┌────────

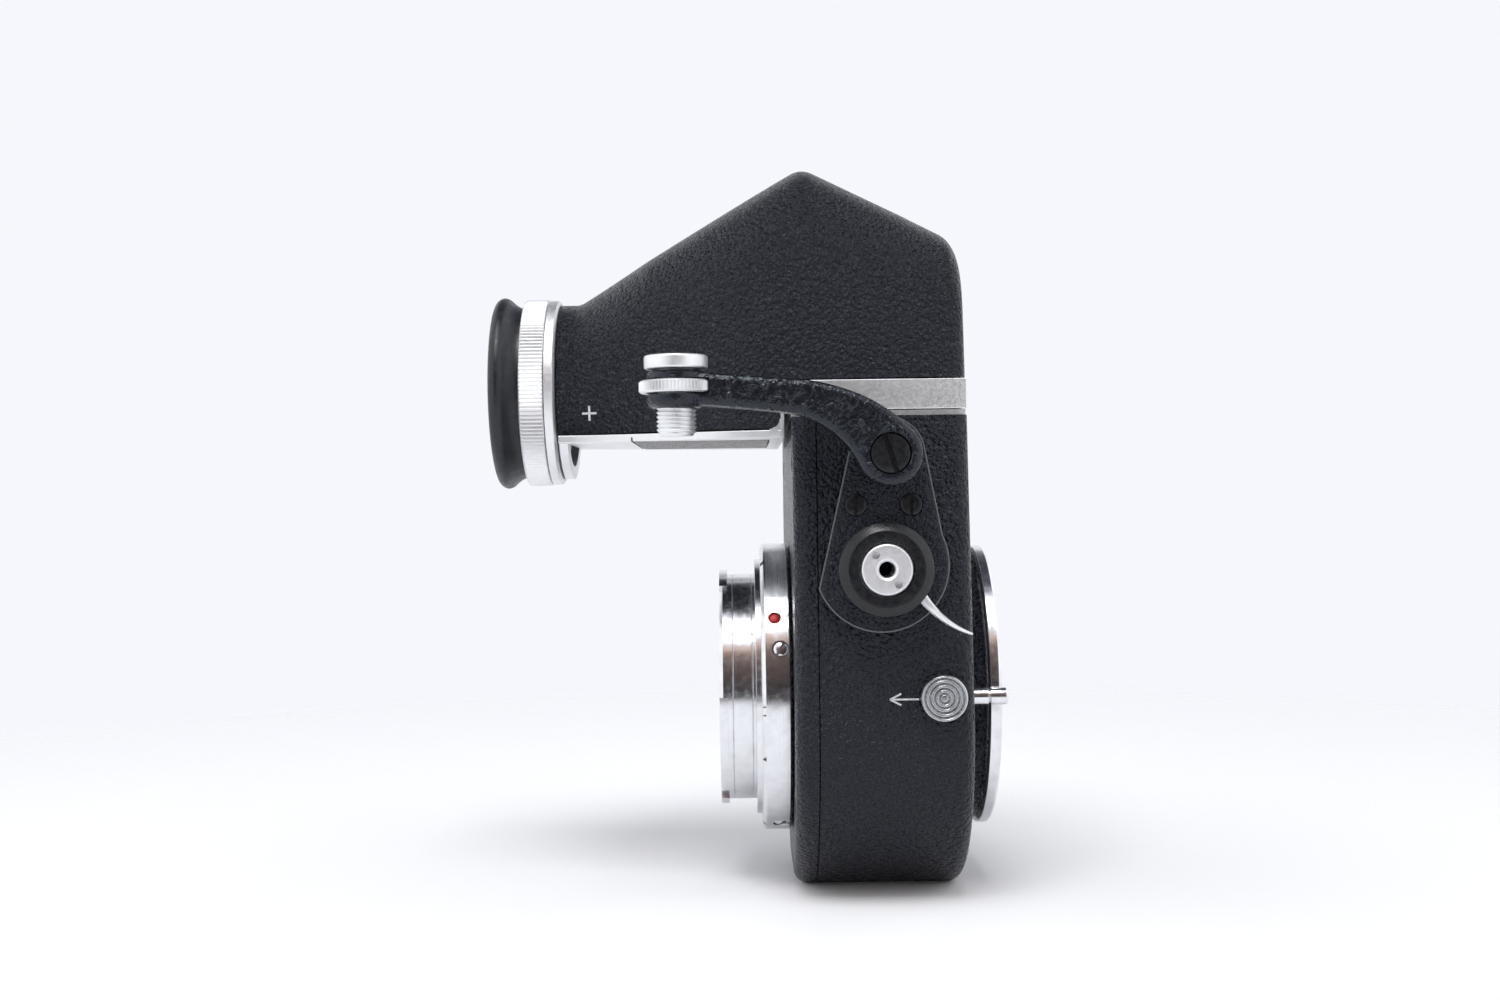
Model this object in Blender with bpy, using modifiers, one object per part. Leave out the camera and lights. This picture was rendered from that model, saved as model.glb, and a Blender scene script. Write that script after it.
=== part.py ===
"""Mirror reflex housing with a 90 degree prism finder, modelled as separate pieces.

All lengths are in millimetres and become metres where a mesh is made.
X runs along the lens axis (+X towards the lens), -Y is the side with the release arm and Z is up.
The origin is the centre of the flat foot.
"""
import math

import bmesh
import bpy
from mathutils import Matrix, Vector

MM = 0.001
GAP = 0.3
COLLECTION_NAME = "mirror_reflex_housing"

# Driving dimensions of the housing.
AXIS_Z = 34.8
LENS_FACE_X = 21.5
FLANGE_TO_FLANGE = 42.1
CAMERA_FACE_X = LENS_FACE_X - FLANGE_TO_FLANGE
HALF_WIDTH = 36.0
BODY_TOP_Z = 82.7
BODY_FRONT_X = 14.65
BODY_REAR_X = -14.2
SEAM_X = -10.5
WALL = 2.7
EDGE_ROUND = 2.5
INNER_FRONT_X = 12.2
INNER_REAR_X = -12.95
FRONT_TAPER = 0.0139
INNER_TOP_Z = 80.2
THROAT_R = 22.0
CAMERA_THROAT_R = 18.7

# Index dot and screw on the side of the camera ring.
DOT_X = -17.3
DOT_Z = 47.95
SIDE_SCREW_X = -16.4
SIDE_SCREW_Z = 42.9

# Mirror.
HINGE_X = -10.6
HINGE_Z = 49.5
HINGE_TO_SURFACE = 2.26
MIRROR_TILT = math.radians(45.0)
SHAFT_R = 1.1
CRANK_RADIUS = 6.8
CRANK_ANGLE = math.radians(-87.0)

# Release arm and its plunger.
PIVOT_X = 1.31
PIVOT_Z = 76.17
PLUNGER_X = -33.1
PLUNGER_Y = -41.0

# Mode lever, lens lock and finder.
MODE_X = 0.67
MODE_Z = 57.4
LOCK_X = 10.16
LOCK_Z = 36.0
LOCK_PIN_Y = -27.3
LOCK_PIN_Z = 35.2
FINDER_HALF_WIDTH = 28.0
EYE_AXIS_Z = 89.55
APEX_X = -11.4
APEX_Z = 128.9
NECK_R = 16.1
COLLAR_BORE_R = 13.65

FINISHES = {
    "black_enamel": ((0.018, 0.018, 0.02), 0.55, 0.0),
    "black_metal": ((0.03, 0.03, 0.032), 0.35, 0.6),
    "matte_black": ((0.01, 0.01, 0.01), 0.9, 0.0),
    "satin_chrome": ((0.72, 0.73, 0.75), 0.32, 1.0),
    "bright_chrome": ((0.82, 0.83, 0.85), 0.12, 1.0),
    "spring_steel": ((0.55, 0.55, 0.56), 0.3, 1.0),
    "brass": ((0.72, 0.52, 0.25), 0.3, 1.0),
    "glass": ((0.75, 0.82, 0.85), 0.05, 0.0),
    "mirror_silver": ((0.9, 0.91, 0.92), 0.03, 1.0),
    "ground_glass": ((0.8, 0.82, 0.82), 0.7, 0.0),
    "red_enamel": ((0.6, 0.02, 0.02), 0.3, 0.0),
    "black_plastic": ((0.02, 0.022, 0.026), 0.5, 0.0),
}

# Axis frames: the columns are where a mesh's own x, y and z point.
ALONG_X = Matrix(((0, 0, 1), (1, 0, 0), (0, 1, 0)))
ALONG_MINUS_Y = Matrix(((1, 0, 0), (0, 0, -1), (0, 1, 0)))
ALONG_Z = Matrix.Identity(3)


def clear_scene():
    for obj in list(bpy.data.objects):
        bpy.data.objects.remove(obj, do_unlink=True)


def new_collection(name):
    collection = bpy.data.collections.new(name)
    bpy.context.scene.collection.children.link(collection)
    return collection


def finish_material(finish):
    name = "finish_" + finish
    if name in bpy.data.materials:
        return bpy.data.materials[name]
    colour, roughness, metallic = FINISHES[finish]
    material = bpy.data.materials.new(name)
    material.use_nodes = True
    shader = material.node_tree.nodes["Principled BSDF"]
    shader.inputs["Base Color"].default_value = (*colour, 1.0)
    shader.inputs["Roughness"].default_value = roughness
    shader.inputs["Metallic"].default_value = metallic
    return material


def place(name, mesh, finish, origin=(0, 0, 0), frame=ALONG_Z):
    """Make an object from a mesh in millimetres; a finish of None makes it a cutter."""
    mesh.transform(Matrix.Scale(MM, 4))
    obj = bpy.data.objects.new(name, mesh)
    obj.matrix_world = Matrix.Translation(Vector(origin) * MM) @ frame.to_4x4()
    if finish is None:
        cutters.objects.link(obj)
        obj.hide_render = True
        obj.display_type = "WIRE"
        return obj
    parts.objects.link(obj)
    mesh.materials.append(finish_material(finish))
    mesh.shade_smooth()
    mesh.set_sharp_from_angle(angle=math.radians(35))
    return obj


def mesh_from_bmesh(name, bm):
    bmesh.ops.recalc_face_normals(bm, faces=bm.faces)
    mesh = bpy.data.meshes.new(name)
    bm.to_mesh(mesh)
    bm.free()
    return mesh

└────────

Extract the complete listing above, reproducing each line exactly.

SOLUTION TO THE PROBLEM:
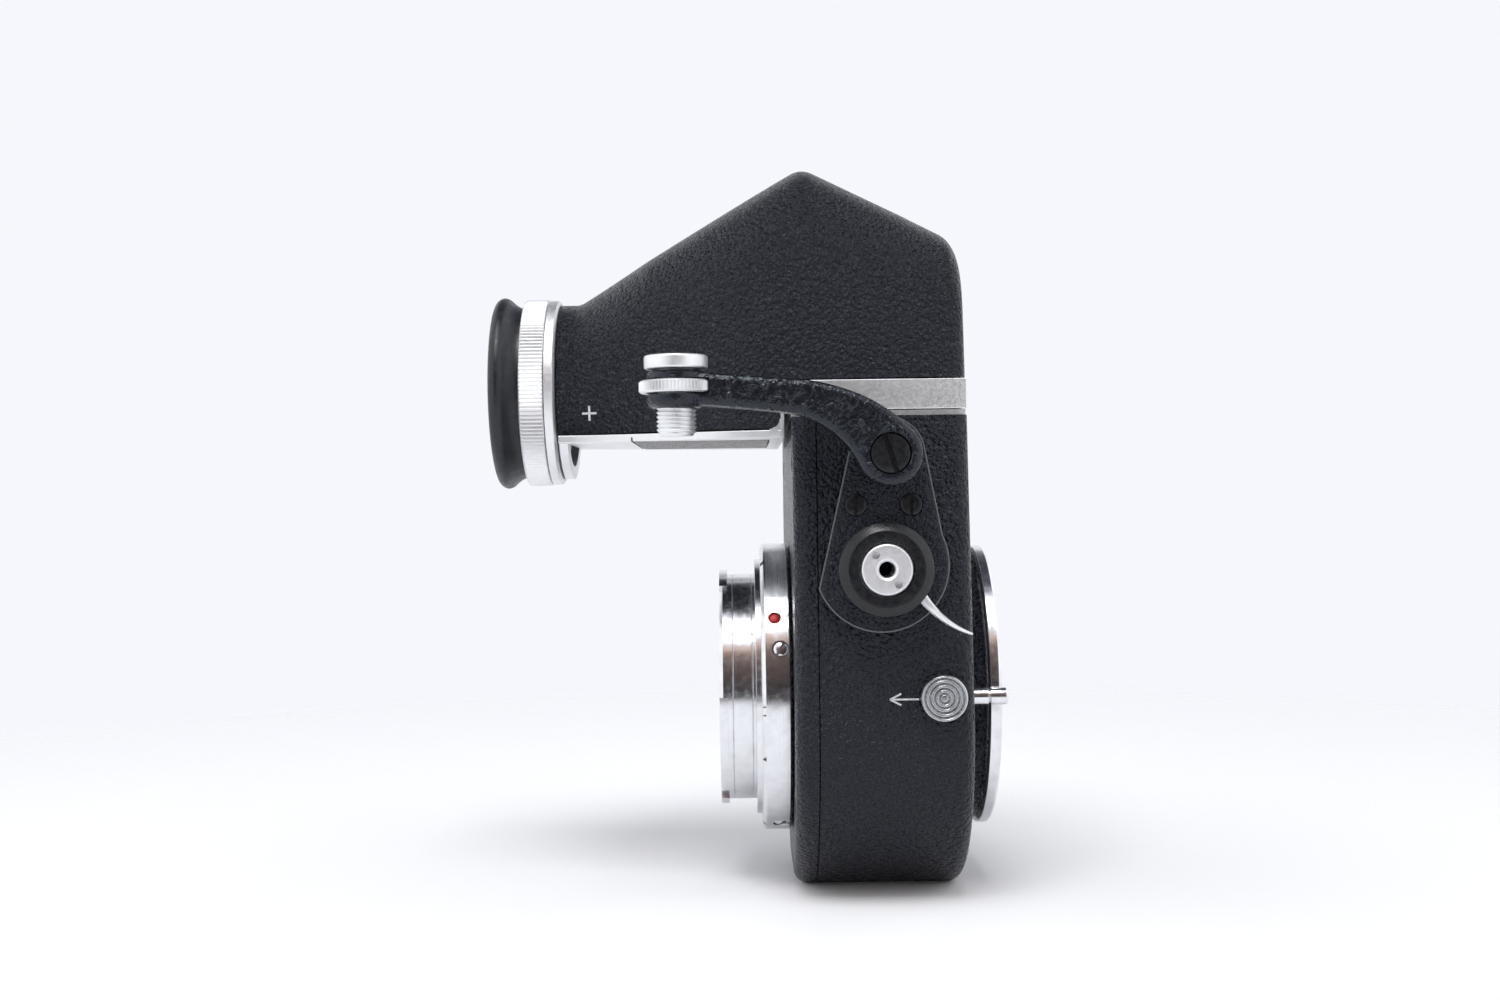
Model this object in Blender with bpy, using modifiers, one object per part. Leave out the camera and lights. This picture was rendered from that model, saved as model.glb, and a Blender scene script. Write that script after it.
=== part.py ===
"""Mirror reflex housing with a 90 degree prism finder, modelled as separate pieces.

All lengths are in millimetres and become metres where a mesh is made.
X runs along the lens axis (+X towards the lens), -Y is the side with the release arm and Z is up.
The origin is the centre of the flat foot.
"""
import math

import bmesh
import bpy
from mathutils import Matrix, Vector

MM = 0.001
GAP = 0.3
COLLECTION_NAME = "mirror_reflex_housing"

# Driving dimensions of the housing.
AXIS_Z = 34.8
LENS_FACE_X = 21.5
FLANGE_TO_FLANGE = 42.1
CAMERA_FACE_X = LENS_FACE_X - FLANGE_TO_FLANGE
HALF_WIDTH = 36.0
BODY_TOP_Z = 82.7
BODY_FRONT_X = 14.65
BODY_REAR_X = -14.2
SEAM_X = -10.5
WALL = 2.7
EDGE_ROUND = 2.5
INNER_FRONT_X = 12.2
INNER_REAR_X = -12.95
FRONT_TAPER = 0.0139
INNER_TOP_Z = 80.2
THROAT_R = 22.0
CAMERA_THROAT_R = 18.7

# Index dot and screw on the side of the camera ring.
DOT_X = -17.3
DOT_Z = 47.95
SIDE_SCREW_X = -16.4
SIDE_SCREW_Z = 42.9

# Mirror.
HINGE_X = -10.6
HINGE_Z = 49.5
HINGE_TO_SURFACE = 2.26
MIRROR_TILT = math.radians(45.0)
SHAFT_R = 1.1
CRANK_RADIUS = 6.8
CRANK_ANGLE = math.radians(-87.0)

# Release arm and its plunger.
PIVOT_X = 1.31
PIVOT_Z = 76.17
PLUNGER_X = -33.1
PLUNGER_Y = -41.0

# Mode lever, lens lock and finder.
MODE_X = 0.67
MODE_Z = 57.4
LOCK_X = 10.16
LOCK_Z = 36.0
LOCK_PIN_Y = -27.3
LOCK_PIN_Z = 35.2
FINDER_HALF_WIDTH = 28.0
EYE_AXIS_Z = 89.55
APEX_X = -11.4
APEX_Z = 128.9
NECK_R = 16.1
COLLAR_BORE_R = 13.65

FINISHES = {
    "black_enamel": ((0.018, 0.018, 0.02), 0.55, 0.0),
    "black_metal": ((0.03, 0.03, 0.032), 0.35, 0.6),
    "matte_black": ((0.01, 0.01, 0.01), 0.9, 0.0),
    "satin_chrome": ((0.72, 0.73, 0.75), 0.32, 1.0),
    "bright_chrome": ((0.82, 0.83, 0.85), 0.12, 1.0),
    "spring_steel": ((0.55, 0.55, 0.56), 0.3, 1.0),
    "brass": ((0.72, 0.52, 0.25), 0.3, 1.0),
    "glass": ((0.75, 0.82, 0.85), 0.05, 0.0),
    "mirror_silver": ((0.9, 0.91, 0.92), 0.03, 1.0),
    "ground_glass": ((0.8, 0.82, 0.82), 0.7, 0.0),
    "red_enamel": ((0.6, 0.02, 0.02), 0.3, 0.0),
    "black_plastic": ((0.02, 0.022, 0.026), 0.5, 0.0),
}

# Axis frames: the columns are where a mesh's own x, y and z point.
ALONG_X = Matrix(((0, 0, 1), (1, 0, 0), (0, 1, 0)))
ALONG_MINUS_Y = Matrix(((1, 0, 0), (0, 0, -1), (0, 1, 0)))
ALONG_Z = Matrix.Identity(3)


def clear_scene():
    for obj in list(bpy.data.objects):
        bpy.data.objects.remove(obj, do_unlink=True)


def new_collection(name):
    collection = bpy.data.collections.new(name)
    bpy.context.scene.collection.children.link(collection)
    return collection


def finish_material(finish):
    name = "finish_" + finish
    if name in bpy.data.materials:
        return bpy.data.materials[name]
    colour, roughness, metallic = FINISHES[finish]
    material = bpy.data.materials.new(name)
    material.use_nodes = True
    shader = material.node_tree.nodes["Principled BSDF"]
    shader.inputs["Base Color"].default_value = (*colour, 1.0)
    shader.inputs["Roughness"].default_value = roughness
    shader.inputs["Metallic"].default_value = metallic
    return material


def place(name, mesh, finish, origin=(0, 0, 0), frame=ALONG_Z):
    """Make an object from a mesh in millimetres; a finish of None makes it a cutter."""
    mesh.transform(Matrix.Scale(MM, 4))
    obj = bpy.data.objects.new(name, mesh)
    obj.matrix_world = Matrix.Translation(Vector(origin) * MM) @ frame.to_4x4()
    if finish is None:
        cutters.objects.link(obj)
        obj.hide_render = True
        obj.display_type = "WIRE"
        return obj
    parts.objects.link(obj)
    mesh.materials.append(finish_material(finish))
    mesh.shade_smooth()
    mesh.set_sharp_from_angle(angle=math.radians(35))
    return obj


def mesh_from_bmesh(name, bm):
    bmesh.ops.recalc_face_normals(bm, faces=bm.faces)
    mesh = bpy.data.meshes.new(name)
    bm.to_mesh(mesh)
    bm.free()
    return mesh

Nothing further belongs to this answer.